What is the Education System in Uganda Like


This is the pre-school level of education in Uganda. Children usually start at the age of three and complete nursery school by the age of six.


In Uganda, there are seven primary school years, from primary one to primary seven. With normal annual progression this means primary school should last seven years, but many pupils drop out part way through and return later, so it is not unusual to find teenagers sitting primary exams. At the end of primary seven, pupils sit their first major national exams – the primary leaving examinations (PLE). Presently PLE has four examinable subjects – English language, mathematics, science and social studies. The best possible mark pupils can achieve is a total of four (which means one point - a distinction - in each subject), while the worst is a total of 36 (nine points for each subject, which means a fail). Students with between four and 12 points pass the PLE with a first grade, or division one. Those with scores between 13 and 23 get a second grade; 24 to 29 get a third grade, while those with 30 to 34 pass with a fourth grade.

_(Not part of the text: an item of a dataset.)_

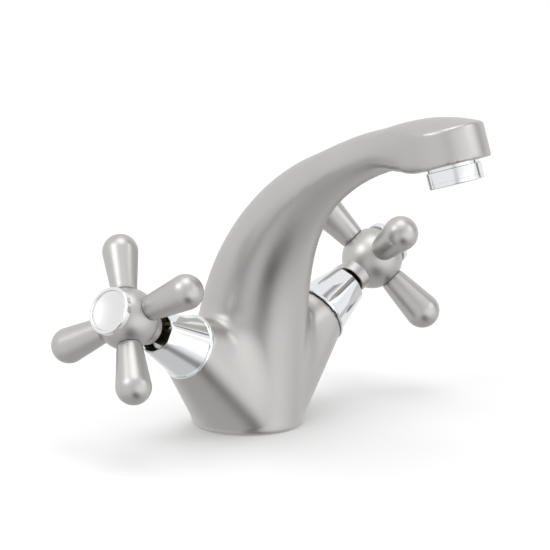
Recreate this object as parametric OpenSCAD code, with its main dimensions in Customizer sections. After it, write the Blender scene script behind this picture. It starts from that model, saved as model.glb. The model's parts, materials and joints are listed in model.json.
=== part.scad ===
// Deck-mounted two-handle basin mixer. The origin is the centre of the base's underside, +Z is up,
// the spout reaches towards -Y, and the handles stand out to -X (left) and +X (right).
// Every length is in millimetres and every angle in degrees.

/* [Base] */
// Diameter of the round base
base_d = 50; // [42:1:60]
// Rounding of the base's lower edge
base_edge_r = 1.5; // [0.8:0.1:2.5]
// Depth of the recess under the base
recess_depth = 8; // [5:0.5:10]
// Ring of metal left around the recess, with the seal groove in it
base_rim = 6; // [5:0.5:8]
// Thickness of the rubber ring under the base
seal_t = 2.4; // [1.5:0.1:3]
// Width of the rubber ring under the base
seal_w = 2.6; // [1.6:0.1:3]
// Distance between the two M10 x 1 inlet holes
inlet_spacing = 18; // [16:0.5:22]
// Tapping diameter of the inlet holes
inlet_d = 9; // [8:0.1:9.5]
// Length of thread in the inlet holes
inlet_len = 12; // [8:0.5:13]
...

Pupils who pass their PLE can progress to secondary school. This has two stages; the first four years, senior one (S1) to senior four (S4), constitute the O-level period. At the end of S4, students sit the second major national exams known as the Uganda Certificate of Education (UCE) or simply O-level examinations. Students who pass their O-level exams may progress to A-levels or the Higher School Certificate (HSC). This lasts two years, S5 and S6, after which students sit for the Uganda Advanced Certificate of Education (UACE) examinations, also known simply as A-levels. All these three annual national exams are sat between October and December.


Students who pass their A-levels may choose to progress to university, where they can study for degrees, or to other tertiary institutions that award diplomas and certificates. Some wealthier parents send their children to universities and colleges abroad. The government gives about 4,000 university scholarships each year, and sponsors thousands of other students in other tertiary institutions. But tens of thousands of students who do not get the competitive government scholarships depend on their parents and guardians to pay their tuition and upkeep.